-- Begin Data block --

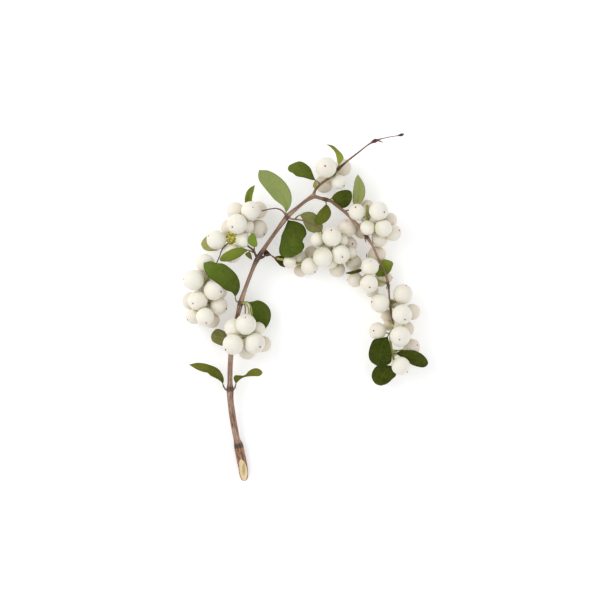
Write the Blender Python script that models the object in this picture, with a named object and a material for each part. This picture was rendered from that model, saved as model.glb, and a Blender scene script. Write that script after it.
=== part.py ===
"""Snowberry branch, cut and laid down on a flat surface.

A woody stem rises from its slanted cut end, forks, and carries eight bunches of white berries
and twenty-six leaves. All lengths below are in millimetres. +X points right, +Y runs from the
cut end towards the twig tips, +Z is up, and the branch rests on z = 0.
"""

import math
import random
from collections import namedtuple

import bmesh
import bpy
from mathutils import Matrix, Vector

MM = 0.001
GAP = 0.3                     # clearance between two pieces that meet

# Woody stem: route points as (x, y, z, diameter)
MAIN_STEM = [
    (-39.3, -113.0, 2.7, 5.9), (-40.0, -105.0, 2.8, 6.0), (-41.0, -100.0, 3.0, 6.3),
    (-42.0, -95.0, 3.3, 6.2), (-43.0, -90.0, 3.9, 6.0), (-44.1, -86.0, 4.4, 4.2),
    (-45.3, -80.0, 5.2, 4.3), (-47.0, -70.0, 6.6, 4.3), (-48.2, -60.0, 7.9, 4.1),
    (-48.4, -53.0, 8.9, 4.7), (-48.5, -49.0, 9.4, 3.4), (-48.4, -40.0, 10.6, 3.4),
    (-47.9, -31.0, 11.6, 3.4), (-47.0, -18.0, 12.6, 3.0), (-43.4, -5.0, 13.4, 2.9),
    (-41.6, 2.5, 14.0, 3.6), (-38.5, 12.0, 14.5, 2.6), (-33.6, 25.0, 15.0, 2.6),
    (-30.5, 31.5, 15.3, 3.4), (-25.0, 39.9, 15.6, 2.6), (-18.3, 49.4, 16.0, 2.5),
    (-11.5, 58.5, 16.3, 3.4), (-4.5, 64.8, 16.5, 2.4), (1.5, 69.6, 16.6, 2.5),
    (6.2, 72.4, 16.6, 3.8),
]
RIGHT_BRANCH = [
    (5.2, 72.4, 16.6, 2.8), (10.0, 70.9, 16.6, 2.2), (13.5, 70.0, 16.5, 2.8),
    (17.0, 69.0, 16.4, 2.1), (20.0, 66.8, 16.2, 2.1), (26.3, 61.7, 15.8, 2.0),
    (30.3, 57.8, 15.5, 2.0), (36.3, 51.7, 15.0, 1.7), (40.2, 46.1, 14.6, 2.5),
    (43.9, 40.6, 14.2, 1.6), (46.4, 35.1, 13.8, 1.5), (49.0, 29.5, 13.5, 1.4),
    (52.5, 22.0, 13.2, 1.3), (54.3, 15.0, 13.0, 2.0), (55.0, 8.0, 12.9, 1.1),
    (55.5, 0.0, 12.8, 1.1), (57.2, -9.0, 12.6, 1.1), (58.2, -11.5, 12.5, 1.1),
]
UPPER_TWIG = [
    (5.8, 72.6, 16.6, 2.4), (7.0, 76.0, 17.0, 1.7), (10.0, 79.5, 17.5, 1.7),
    (14.5, 83.0, 18.0, 1.7), (18.5, 86.8, 18.3, 1.7), (22.0, 90.0, 18.6, 2.4),
    (25.0, 92.5, 18.8, 1.5), (28.5, 95.5, 19.0, 1.3), (35.0, 100.5, 19.4, 1.0),
    (40.0, 104.5, 19.8, 0.9), (43.0, 106.5, 20.0, 1.2), (45.3, 107.8, 20.1, 2.5),
    (47.6, 108.5, 20.2, 1.5), (50.0, 109.3, 20.2, 0.7), (55.0, 110.4, 20.4, 0.6),
    (60.0, 111.2, 20.6, 0.6), (62.3, 111.7, 20.7, 1.8), (64.0, 112.2, 20.8, 1.3),
]
SIDE_STALKS = [
    # spurs of the lowest node
    [(-48.4, -53.0, 8.9, 2.0), (-51.0, -53.6, 9.2, 1.7), (-52.3, -52.0, 9.6, 1.4)],
    [(-48.4, -53.0, 8.9, 1.8), (-46.3, -53.8, 9.3, 1.5), (-45.2, -52.2, 9.7, 1.3)],
    # stalk that carries bunch C
    [(-41.6, 2.5, 14.0, 1.5), (-39.2, 2.0, 15.2, 1.2), (-38.4, -1.0, 15.6, 1.1), (-38.5, -4.5, 15.4, 1.1)],
    # side twig behind bunch A that hangs bunch B
    [(-30.5, 31.5, 15.3, 1.8), (-32.0, 34.5, 15.5, 1.6), (-33.2, 37.0, 15.4, 1.6), (-38.0, 40.5, 13.0, 1.4),
     (-44.0, 42.6, 11.8, 1.3), (-49.5, 41.6, 11.8, 1.3), (-53.3, 38.0, 12.4, 1.2), (-55.2, 33.0, 13.2, 1.1),
     (-57.0, 29.0, 13.6, 1.1)],
    # spur to the left berries of bunch F
    [(-30.5, 31.5, 15.3, 1.8), (-27.0, 32.4, 15.8, 1.5), (-24.8, 34.2, 16.0, 1.3), (-22.0, 33.8, 16.0, 1.1),
     (-20.0, 32.8, 15.8, 1.1), (-18.0, 31.8, 15.4, 1.1)],
    # bare stalk that ends over bunch A
    [(-11.5, 58.5, 16.3, 1.6), (-13.4, 61.6, 16.3, 1.3), (-15.5, 63.3, 16.7, 1.2), (-18.0, 64.1, 17.1, 1.1),
     (-21.0, 64.0, 17.6, 1.1), (-25.0, 63.2, 18.0, 1.1), (-27.5, 62.5, 18.2, 1.3)],
    # stalk that carries bunch F
    [(-11.5, 58.5, 16.3, 1.6), (-8.0, 57.3, 17.4, 1.3), (-4.0, 56.8, 18.2, 1.2), (0.0, 56.0, 18.7, 1.1),
     (5.0, 53.8, 19.2, 1.1), (9.0, 51.5, 19.2, 1.1), (11.2, 48.8, 18.4, 1.4)],
    # spur behind the first berry of bunch E
    [(25.5, 62.0, 15.8, 1.3), (27.8, 62.9, 15.2, 1.2), (30.5, 63.0, 12.6, 1.1), (33.2, 63.2, 11.4, 1.1)],
    # stalk that carries bunch E, with a stub on the other side
    [(40.0, 46.0, 14.6, 1.5), (40.6, 48.6, 14.2, 1.3)],
    [(40.0, 46.0, 14.6, 1.5), (39.4, 44.3, 14.5, 1.2), (39.9, 42.2, 14.4, 0.8)],
    # joint of the first berry right of bunch H's stem
    [(55.3, 3.2, 12.8, 1.1), (57.4, 2.6, 13.2, 1.3), (59.2, 4.0, 13.2, 1.0)],
    # small stub by the swollen bud
    [(47.0, 108.4, 20.2, 1.2), (50.6, 107.0, 20.2, 0.8)],
]
STEM_STEP = 8.0               # spacing of the rings along a stem
STALK_STEP = 6.0
MAIN_SIDES = 8
BRANCH_SIDES = 6
STALK_SIDES = 5
CUT_TOP = Vector((0.0, -98.6, 6.2))        # the slanted cut starts here on the upper side
CUT_FOOT = Vector((0.0, -112.6, 0.3))      # and leaves the lower side here
FLOOR_PRESS = 0.35            # how much of a lowest berry is flattened by the surface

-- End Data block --

Exercise goal
Copy every line of the listing containing the string "part".

Task solution
Write the Blender Python script that models the object in this picture, with a named object and a material for each part. This picture was rendered from that model, saved as model.glb, and a Blender scene script. Write that script after it.
=== part.py ===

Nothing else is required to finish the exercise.